Every line of the material below must be repeated exactly.
Start of Excerpted data
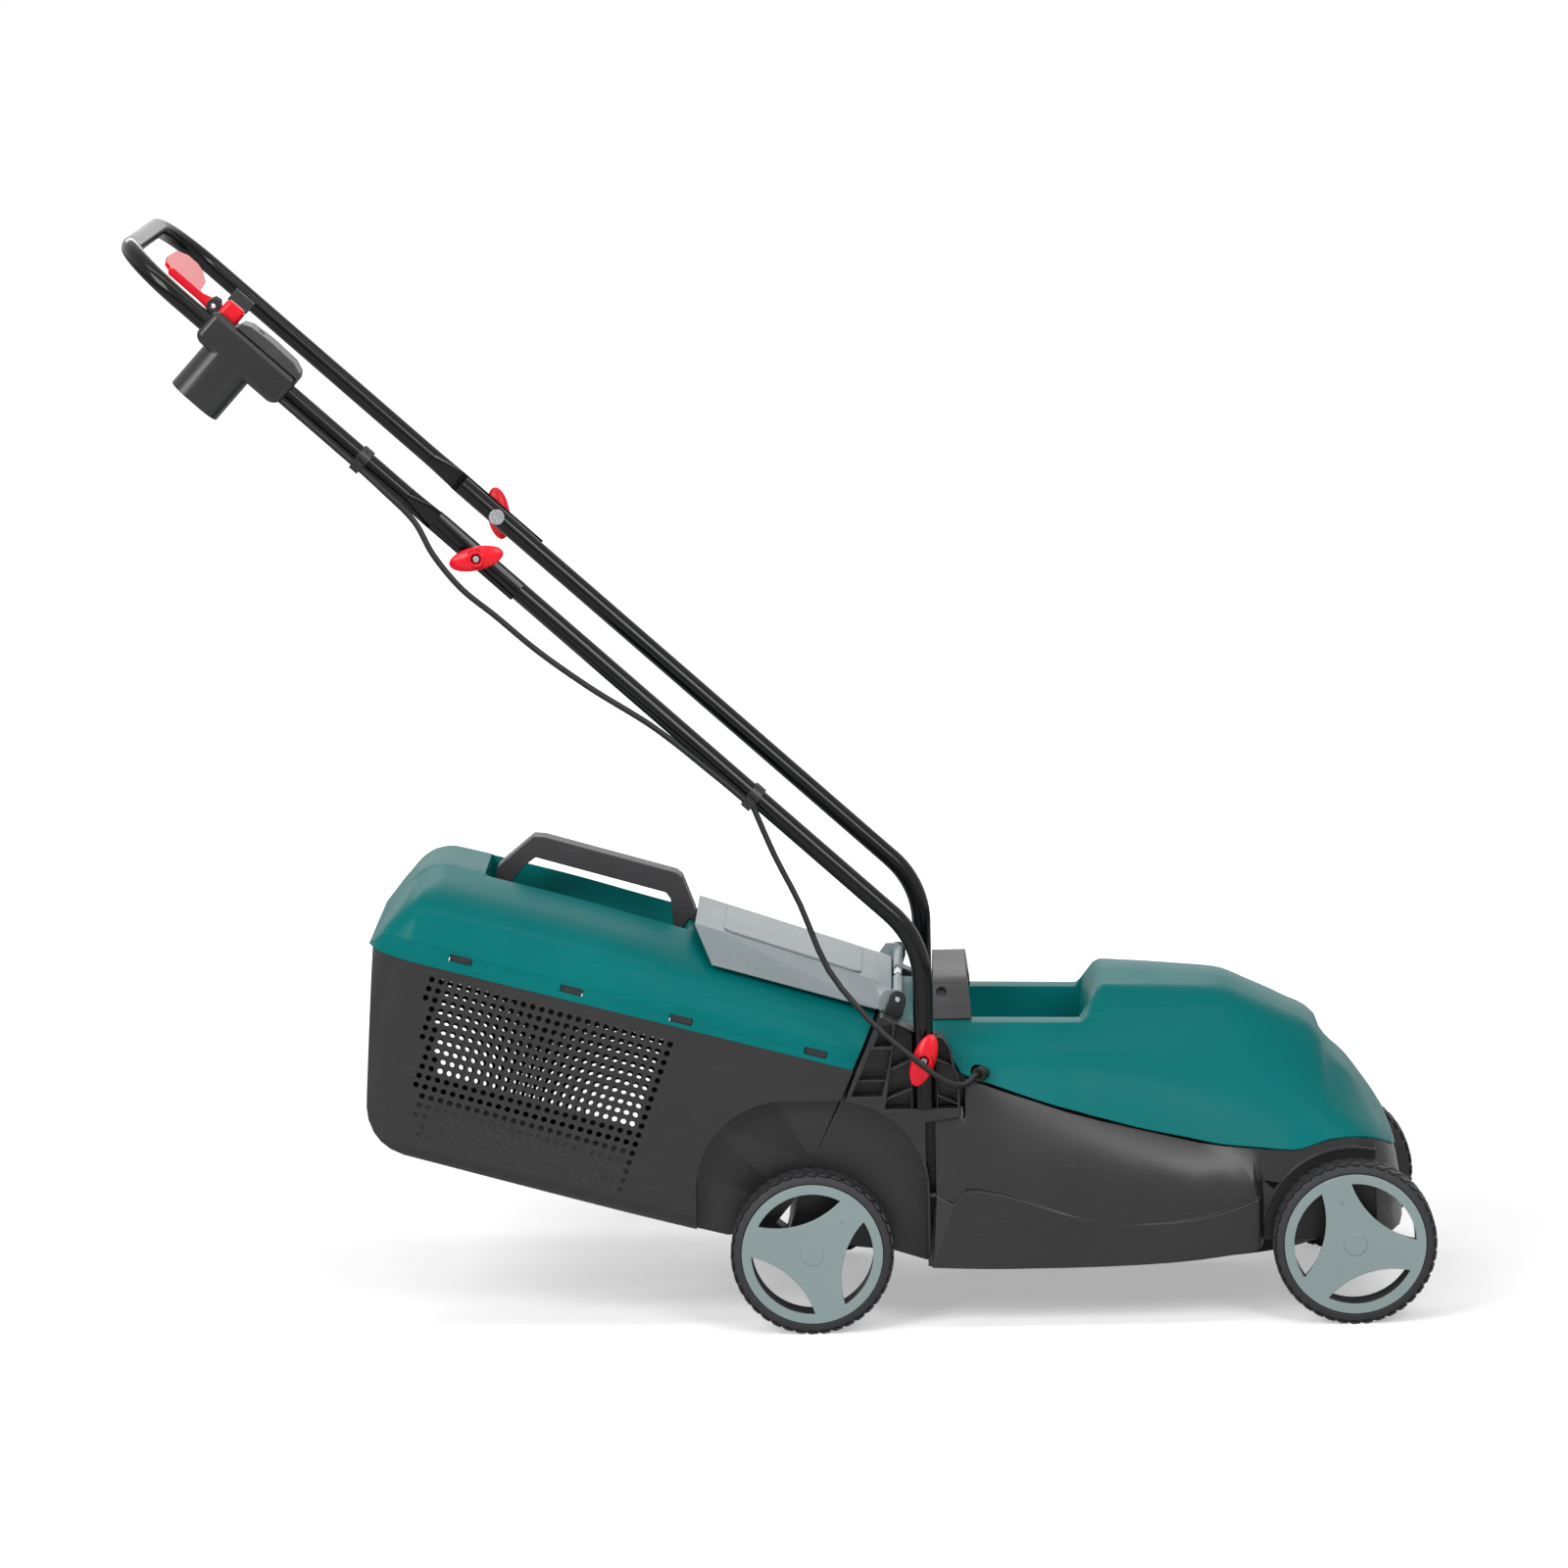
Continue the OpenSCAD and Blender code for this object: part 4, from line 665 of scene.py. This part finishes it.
class MOWER_OT_motor_cover(bpy.types.Operator):
    """Dresses the motor cover and the carry handle on it"""

    bl_idname = "mower.motor_cover"
    bl_label = "Motor cover"

    # the hole for the lead's grommet and its twin: radius in mm, turn in degrees, and place
    grommet = 7.05, 25, (0.187, 0.168, 0.251)
    # along, rim half width and height, side height, hump foot half width and height, shoulder half width and
    # height, edge half width and height, middle height
    rows = [
        [77, 150, 290, 294, 115, 300, 86, 301, 70, 302, 303],
        [103, 150.5, 288, 292, 115, 299, 86, 300, 70, 301, 302],
        [108, 150.5, 287, 291, 115, 294, 86, 294, 84, 251, 250],
        [130, 151, 284, 290, 115, 293.5, 86, 293, 84, 251, 250],
        [138, 157, 270, 284, 115, 293.5, 86, 293, 84, 251, 250],
        [148, 166, 252, 278, 115, 293.5, 86, 293, 84, 251, 250],
        [176, 167, 241, 272, 115, 293, 86, 292.5, 84, 251, 250],
        [242, 167.5, 217, 262, 115, 291.5, 86, 291, 84, 251, 250],
        [266, 167.5, 210, 258, 115, 291, 86, 290.5, 84, 252, 251],
        [272, 167.5, 208, 256, 114, 292, 86, 300, 82, 294, 290],
        [290, 167.5, 203, 252, 113, 290, 82, 318, 68, 322, 325],
        [318, 167.5, 195, 245, 113, 286, 82, 315, 68, 320.5, 325],
        [366, 167, 184, 232, 113, 276.5, 82, 308, 66, 317, 321.5],
        [405, 166.5, 175.5, 220, 113, 266, 81, 302, 64, 313, 318],
        [438, 166, 172, 210, 113, 255, 80, 290, 62, 300, 304.5],
        [472, 166, 169, 201, 113, 241, 78, 273, 60, 284, 288],
        [503, 166, 178, 198, 113, 222, 76, 253, 58, 265, 269.5],
        [507, 165.5, 179, 197, 113, 219, 76, 243, 58, 253, 258],
        [534, 163, 181, 190, 113, 201, 76, 216, 58, 224, 227],
        [551, 152, 177, 182, 112, 190, 76, 197, 56, 201, 203],
        [563, 132, 170, 173, 106, 178, 73, 181, 54, 183, 184],
        [572, 101, 161, 162, 86, 165, 64, 166, 46, 167, 168],
        [577, 60, 153, 153.6, 48, 154, 38, 154.6, 30, 155, 155.4]]
    hump_start = 268

    def execute(self, context):
        cover = swept_shell("motor_cover_form", self.rows, self.step, self.section)
        radius, turn, (x, y, z) = self.grommet
        for side in (-1, 1):
            hole = solid("hole", lambda bm: turned(bm, [(radius, -30), (radius, 30)], 32))
            outward = Matrix.Rotation(math.radians(-turn * side), 4, "Z")
            settle(hole, Matrix.Translation((x, y * side, z)) @ outward)
            carve(cover, [hole], "DIFFERENCE")
        hand_over(polish(cover, 0.5, 34), ["motor_cover"])
        dress("carry_handle", 0.7, 24)
        return {"FINISHED"}

    def step(self, x):
        """Sections stand closer over the hump."""
        return 7 if x > 262 else 14

    def section(self, row):
        """A section of the cover: crisp round the sunk pocket, soft over the hump."""
        along, rim, rim_z, side_z, foot, foot_z, shoulder, shoulder_z, edge, edge_z, middle_z = row
        half = [Vector((along + REAR_AXLE, y, z)) for y, z in (
            (rim, rim_z), (rim * 0.62 + foot * 0.38 + 4, side_z), (foot, foot_z), (shoulder, shoulder_z),
            (edge, edge_z), (edge * 0.5, edge_z * 0.3 + middle_z * 0.7), (0, middle_z))]
        soft = 0.03 + 0.21 * min(1, max(0, (along - self.hump_start) / 20))
        cuts = [0, 0.3, max(0.1, soft), soft, soft, 0.3, 0.3, 0.3, soft, soft, max(0.1, soft), 0.3, 0]
        once = softened(both_sides(half), cuts)
        return softened(once, [0.25] * len(once))


class MOWER_OT_motor(bpy.types.Operator):
    """Dresses the motor, its fan and the blade under the deck"""

    bl_idname = "mower.motor"
    bl_label = "Motor and blade"

    def execute(self, context):
        for name in ("motor_lower_bracket", "motor_upper_bracket", "motor_stator", "motor_rotor",
                     "motor_shaft", "lower_bearing", "upper_bearing", "cooling_fan", "run_capacitor",
                     "blade_carrier", "blade", "blade_washer", "blade_bolt"):
            dress(name, 0.3)
        return {"FINISHED"}


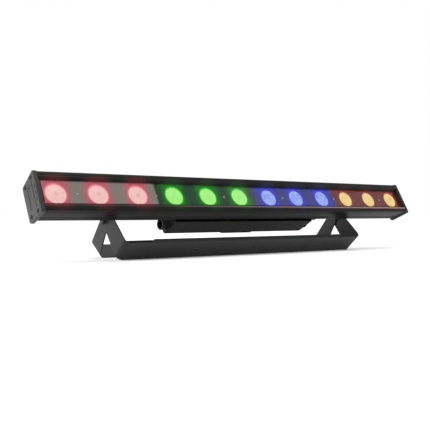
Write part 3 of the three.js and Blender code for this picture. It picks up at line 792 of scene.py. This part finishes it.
# ---- lenses ----
def lens(index):
    """A domed lens with a pebbled face, a stepped rim and a flange behind the mask."""
    bm = bmesh.new()
    x = FIRST_LED + index * LED_PITCH
    rings = 18
    count = 60
    face = []
    for ring in range(rings):
        radius = (LENS_RADIUS - 1.2) * (ring + 1) / rings
        dome = -0.55 + 1.1 * (radius / LENS_RADIUS) ** 2
        row = []
        for angle in circle_angles(count):
            a, b = radius * cos(angle), radius * sin(angle)
            wave = cos(2.1 * a) + cos(1.05 * a + 1.82 * b) + cos(1.05 * a - 1.82 * b)
            row.append(bm.verts.new((x + a, dome + 0.09 * (wave + 1.5) / 2.25, b)))
        face.append(row)
    centre = bm.verts.new((x, -0.3, 0))
    for k in range(count):
        bm.faces.new((centre, face[0][k], face[0][(k + 1) % count]))
    for low, high in zip(face, face[1:]):
        for k in range(count):
            after = (k + 1) % count
            bm.faces.new((low[k], low[after], high[after], high[k]))
    border = [
        (LENS_RADIUS - 0.7, 0.75), (LENS_RADIUS - 0.1, 1.0), (LENS_RADIUS, 1.4), (LENS_RADIUS, 3.3),
        (LENS_FLANGE, 3.3), (LENS_FLANGE, 5.3), (18, 5.3), (7, LENS_DEPTH), (0, LENS_DEPTH),
    ]
    last = face[-1]
    for radius, y in border:
        if radius == 0:
            tip = bm.verts.new((x, y, 0))
            for k in range(count):
                bm.faces.new((last[k], last[(k + 1) % count], tip))
            break
        row = [bm.verts.new((x + radius * cos(a), y, radius * sin(a))) for a in circle_angles(count)]
        for k in range(count):
            after = (k + 1) % count
            bm.faces.new((last[k], last[after], row[after], row[k]))
        last = row
    node = f"lens_{index + 1:02d}"
    finish_piece(f"{node}_moulding", bm, f"lens_{COLORS[index // 3]}", "head", replaced=[node], sharp=40)


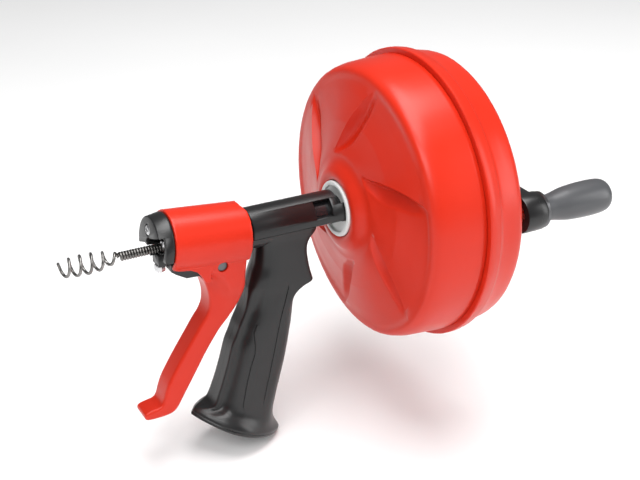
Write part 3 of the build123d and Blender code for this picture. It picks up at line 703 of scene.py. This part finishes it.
dress(trigger(), RED, "trigger", "red_plastic", "trigger_lever")
dress(pivot_pin(), DARK_STEEL, "gun_body", "dark_steel", "pivot_pin")


# Nose with its screw, rollers and bracket -------------------------------------------------

SCREW_Z = 9.2
NOSE_ROLL_DEG = 20.5
ROLLER_X = -185.2
ROLLER_REACH = 6.425
ROLLER_NIP_DEG = 24.0
ROLLER_SKEW_DEG = 10.0
PLATE_REAR_X = -192.0
PLATE_LOW_Z = {(-30, 0): 3.7, (0, 30): 1.2}
"""Lower edge of the nose plate on the near and the far side, by range of Y."""
NOTCH_R = 4.8
CABLE_WAY_R = 4.2
NOSE_SEAT_X = (-182.2, -178.0)
BRACKET_X = (-191.0, -175.1)
BRACKET_HALF = 5.5
BRACKET_Z = (-11.5, -3.4)
NUT_X = -188.4
NUT_Z = (-16.5, -11.6)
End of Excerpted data
Response below
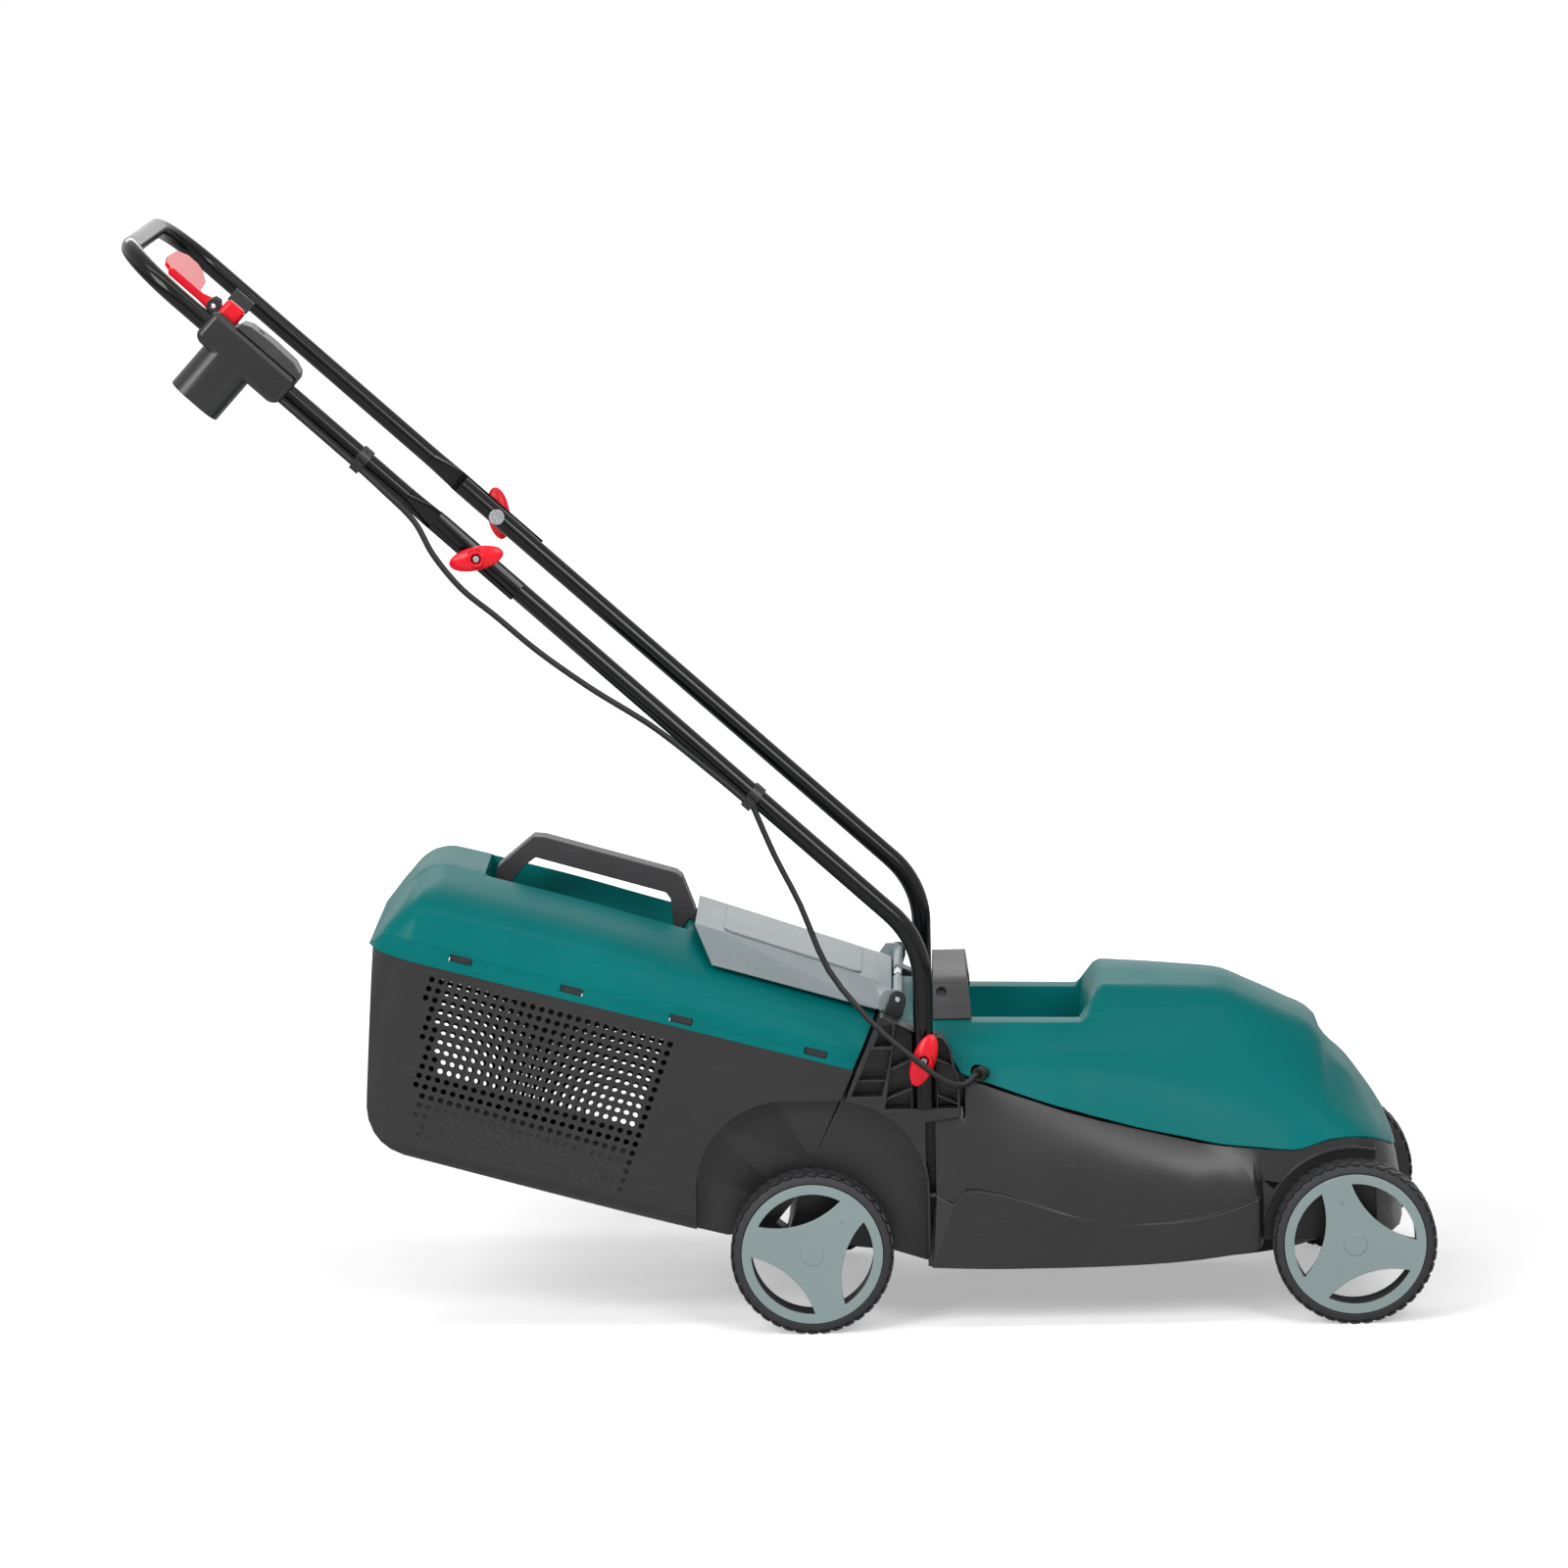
Continue the OpenSCAD and Blender code for this object: part 4, from line 665 of scene.py. This part finishes it.
class MOWER_OT_motor_cover(bpy.types.Operator):
    """Dresses the motor cover and the carry handle on it"""

    bl_idname = "mower.motor_cover"
    bl_label = "Motor cover"

    # the hole for the lead's grommet and its twin: radius in mm, turn in degrees, and place
    grommet = 7.05, 25, (0.187, 0.168, 0.251)
    # along, rim half width and height, side height, hump foot half width and height, shoulder half width and
    # height, edge half width and height, middle height
    rows = [
        [77, 150, 290, 294, 115, 300, 86, 301, 70, 302, 303],
        [103, 150.5, 288, 292, 115, 299, 86, 300, 70, 301, 302],
        [108, 150.5, 287, 291, 115, 294, 86, 294, 84, 251, 250],
        [130, 151, 284, 290, 115, 293.5, 86, 293, 84, 251, 250],
        [138, 157, 270, 284, 115, 293.5, 86, 293, 84, 251, 250],
        [148, 166, 252, 278, 115, 293.5, 86, 293, 84, 251, 250],
        [176, 167, 241, 272, 115, 293, 86, 292.5, 84, 251, 250],
        [242, 167.5, 217, 262, 115, 291.5, 86, 291, 84, 251, 250],
        [266, 167.5, 210, 258, 115, 291, 86, 290.5, 84, 252, 251],
        [272, 167.5, 208, 256, 114, 292, 86, 300, 82, 294, 290],
        [290, 167.5, 203, 252, 113, 290, 82, 318, 68, 322, 325],
        [318, 167.5, 195, 245, 113, 286, 82, 315, 68, 320.5, 325],
        [366, 167, 184, 232, 113, 276.5, 82, 308, 66, 317, 321.5],
        [405, 166.5, 175.5, 220, 113, 266, 81, 302, 64, 313, 318],
        [438, 166, 172, 210, 113, 255, 80, 290, 62, 300, 304.5],
        [472, 166, 169, 201, 113, 241, 78, 273, 60, 284, 288],
        [503, 166, 178, 198, 113, 222, 76, 253, 58, 265, 269.5],
        [507, 165.5, 179, 197, 113, 219, 76, 243, 58, 253, 258],
        [534, 163, 181, 190, 113, 201, 76, 216, 58, 224, 227],
        [551, 152, 177, 182, 112, 190, 76, 197, 56, 201, 203],
        [563, 132, 170, 173, 106, 178, 73, 181, 54, 183, 184],
        [572, 101, 161, 162, 86, 165, 64, 166, 46, 167, 168],
        [577, 60, 153, 153.6, 48, 154, 38, 154.6, 30, 155, 155.4]]
    hump_start = 268

    def execute(self, context):
        cover = swept_shell("motor_cover_form", self.rows, self.step, self.section)
        radius, turn, (x, y, z) = self.grommet
        for side in (-1, 1):
            hole = solid("hole", lambda bm: turned(bm, [(radius, -30), (radius, 30)], 32))
            outward = Matrix.Rotation(math.radians(-turn * side), 4, "Z")
            settle(hole, Matrix.Translation((x, y * side, z)) @ outward)
            carve(cover, [hole], "DIFFERENCE")
        hand_over(polish(cover, 0.5, 34), ["motor_cover"])
        dress("carry_handle", 0.7, 24)
        return {"FINISHED"}

    def step(self, x):
        """Sections stand closer over the hump."""
        return 7 if x > 262 else 14

    def section(self, row):
        """A section of the cover: crisp round the sunk pocket, soft over the hump."""
        along, rim, rim_z, side_z, foot, foot_z, shoulder, shoulder_z, edge, edge_z, middle_z = row
        half = [Vector((along + REAR_AXLE, y, z)) for y, z in (
            (rim, rim_z), (rim * 0.62 + foot * 0.38 + 4, side_z), (foot, foot_z), (shoulder, shoulder_z),
            (edge, edge_z), (edge * 0.5, edge_z * 0.3 + middle_z * 0.7), (0, middle_z))]
        soft = 0.03 + 0.21 * min(1, max(0, (along - self.hump_start) / 20))
        cuts = [0, 0.3, max(0.1, soft), soft, soft, 0.3, 0.3, 0.3, soft, soft, max(0.1, soft), 0.3, 0]
        once = softened(both_sides(half), cuts)
        return softened(once, [0.25] * len(once))


class MOWER_OT_motor(bpy.types.Operator):
    """Dresses the motor, its fan and the blade under the deck"""

    bl_idname = "mower.motor"
    bl_label = "Motor and blade"

    def execute(self, context):
        for name in ("motor_lower_bracket", "motor_upper_bracket", "motor_stator", "motor_rotor",
                     "motor_shaft", "lower_bearing", "upper_bearing", "cooling_fan", "run_capacitor",
                     "blade_carrier", "blade", "blade_washer", "blade_bolt"):
            dress(name, 0.3)
        return {"FINISHED"}


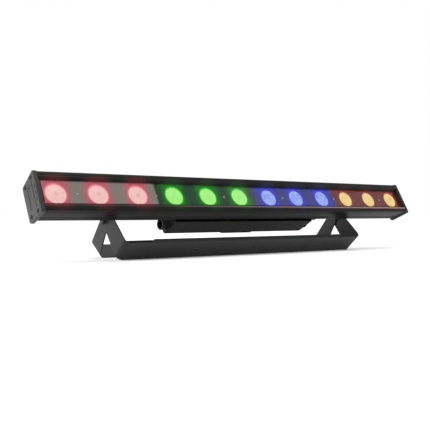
Write part 3 of the three.js and Blender code for this picture. It picks up at line 792 of scene.py. This part finishes it.
# ---- lenses ----
def lens(index):
    """A domed lens with a pebbled face, a stepped rim and a flange behind the mask."""
    bm = bmesh.new()
    x = FIRST_LED + index * LED_PITCH
    rings = 18
    count = 60
    face = []
    for ring in range(rings):
        radius = (LENS_RADIUS - 1.2) * (ring + 1) / rings
        dome = -0.55 + 1.1 * (radius / LENS_RADIUS) ** 2
        row = []
        for angle in circle_angles(count):
            a, b = radius * cos(angle), radius * sin(angle)
            wave = cos(2.1 * a) + cos(1.05 * a + 1.82 * b) + cos(1.05 * a - 1.82 * b)
            row.append(bm.verts.new((x + a, dome + 0.09 * (wave + 1.5) / 2.25, b)))
        face.append(row)
    centre = bm.verts.new((x, -0.3, 0))
    for k in range(count):
        bm.faces.new((centre, face[0][k], face[0][(k + 1) % count]))
    for low, high in zip(face, face[1:]):
        for k in range(count):
            after = (k + 1) % count
            bm.faces.new((low[k], low[after], high[after], high[k]))
    border = [
        (LENS_RADIUS - 0.7, 0.75), (LENS_RADIUS - 0.1, 1.0), (LENS_RADIUS, 1.4), (LENS_RADIUS, 3.3),
        (LENS_FLANGE, 3.3), (LENS_FLANGE, 5.3), (18, 5.3), (7, LENS_DEPTH), (0, LENS_DEPTH),
    ]
    last = face[-1]
    for radius, y in border:
        if radius == 0:
            tip = bm.verts.new((x, y, 0))
            for k in range(count):
                bm.faces.new((last[k], last[(k + 1) % count], tip))
            break
        row = [bm.verts.new((x + radius * cos(a), y, radius * sin(a))) for a in circle_angles(count)]
        for k in range(count):
            after = (k + 1) % count
            bm.faces.new((last[k], last[after], row[after], row[k]))
        last = row
    node = f"lens_{index + 1:02d}"
    finish_piece(f"{node}_moulding", bm, f"lens_{COLORS[index // 3]}", "head", replaced=[node], sharp=40)


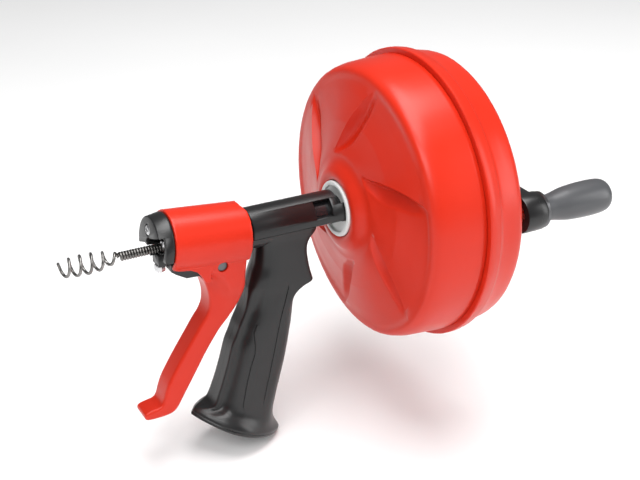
Write part 3 of the build123d and Blender code for this picture. It picks up at line 703 of scene.py. This part finishes it.
dress(trigger(), RED, "trigger", "red_plastic", "trigger_lever")
dress(pivot_pin(), DARK_STEEL, "gun_body", "dark_steel", "pivot_pin")


# Nose with its screw, rollers and bracket -------------------------------------------------

SCREW_Z = 9.2
NOSE_ROLL_DEG = 20.5
ROLLER_X = -185.2
ROLLER_REACH = 6.425
ROLLER_NIP_DEG = 24.0
ROLLER_SKEW_DEG = 10.0
PLATE_REAR_X = -192.0
PLATE_LOW_Z = {(-30, 0): 3.7, (0, 30): 1.2}
"""Lower edge of the nose plate on the near and the far side, by range of Y."""
NOTCH_R = 4.8
CABLE_WAY_R = 4.2
NOSE_SEAT_X = (-182.2, -178.0)
BRACKET_X = (-191.0, -175.1)
BRACKET_HALF = 5.5
BRACKET_Z = (-11.5, -3.4)
NUT_X = -188.4
NUT_Z = (-16.5, -11.6)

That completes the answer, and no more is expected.